とんでもなく歌がうまい少女と少年が出会ったとき、高校は舞台になる! お気楽極楽ティーンミュージカル。
本作でスターダムにのしあがったザック・エフロンくんがのちに主演した傑作ティーンミュージカル『ヘアスプレー』を観たあとでは、ミュージカルとしては非常に物足りない気分になってしまう。
まともに歌なんて歌ったことのない高校生二人が、高校のミュージカル・オーディションに挑戦する、というのが物語の中心となっているが、肝心のミュージカル劇自体は描かれない。主なミュージカルシーンは、ステージ上で主人公二人が見つめ合いながらマイク片手に歌う情景なので、つまらないことこの上ない。アイドルのプロモーションビデオ程度の面白みしかないのだ。
これらにくらべればむしろ、二人のライバル:アシュレイ・ティスデイルと ルーカス・グラビールが演じるミュージカルシーンのほうが輝いてしまっている。最終的に敗れてしまう彼らが可哀想になるほど。
とはいえ、今まで誰も思いつかなかったのが不思議なくらいに魅力的なティーン・ミュージカルという鉱脈を掘り当て、ザック・エフロンとヴァネッサ・ハジェンズという二人のスターを送り出したことは特筆に値する。

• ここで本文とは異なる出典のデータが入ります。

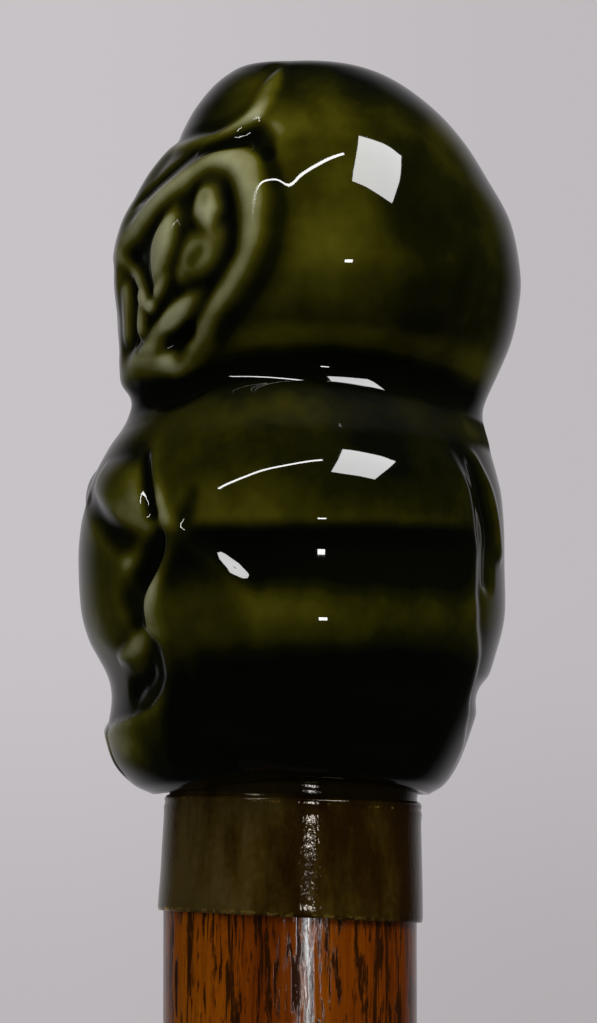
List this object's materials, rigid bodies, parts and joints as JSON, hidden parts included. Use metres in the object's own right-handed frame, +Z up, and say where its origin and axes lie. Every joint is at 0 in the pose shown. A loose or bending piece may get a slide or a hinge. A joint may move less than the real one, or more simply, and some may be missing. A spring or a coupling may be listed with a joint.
{
  "type": "walking cane",
  "caption": "Straight walking cane with a hollow glazed ceramic figure handle, thin brass collar, tapered hardwood shaft, brass cup and push-on rubber foot.",
  "frame": {"origin": "centre of the rubber foot's flat pad, on the floor", "axes": "+Z up along the shaft, -Y the way the figure faces, +X to the figure's left"},
  "size_m": [0.0408, 0.0422, 0.9158],
  "materials": {
    "green_glaze": "thick glossy green glaze, darker where it pools in the carving and paler on ridges",
    "bedding_cement": "cast cement",
    "zinced_steel": "zinc plated",
    "aged_brass": "tarnished to olive brown, bright where rubbed",
    "lacquered_hardwood": "orange brown with dark pores under clear lacquer",
    "tip_brass": "aged brass",
    "foot_rubber": "matt moulded rubber"
  },
  "bodies": {
    "cane": {"figure_handle": "green_glaze", "handle_core": "bedding_cement", "threaded_stud": "zinced_steel", "anchor_nut": "zinced_steel", "collar": "aged_brass", "shaft": "lacquered_hardwood", "tip_ferrule": "tip_brass", "ferrule_nail_left": "tip_brass", "ferrule_nail_right": "tip_brass"},
    "foot": {"rubber_foot": "foot_rubber", "foot_washer": "zinced_steel"}
  },
  "joints": [
    {"name": "foot_pull", "type": "slide", "parent": "cane", "child": "foot", "axis": [0, 0, -1], "range_m": [0, 0.04]}
  ]
}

また、ディズニー特有の毒気のなさも、最後のミュージカルシーンで爆発する「みんなハッピー」な幸福感のためと思えば許せる。ラスト5分で、いままでいまいち個性が発揮されていなかった脇役たちの個性が炸裂して、伏線が回収されていくさまは非常にすばらしい(ずっと帽子をかぶっている女子作曲家オレーシャ・ルーリンとか*1)。
(スクリーンの外に追いやられる「敵」をべつとして)誰も不幸にならない、みんなハッピー、一緒にハッピー。週末に2時間の映画を観終わって感じたい気持ちはこれだろ、と自信満々に差し出される幸福感。
多少の抵抗感はないではないけれど、ま、週末くらいはいいだろ。来週は『2』を観ようっと。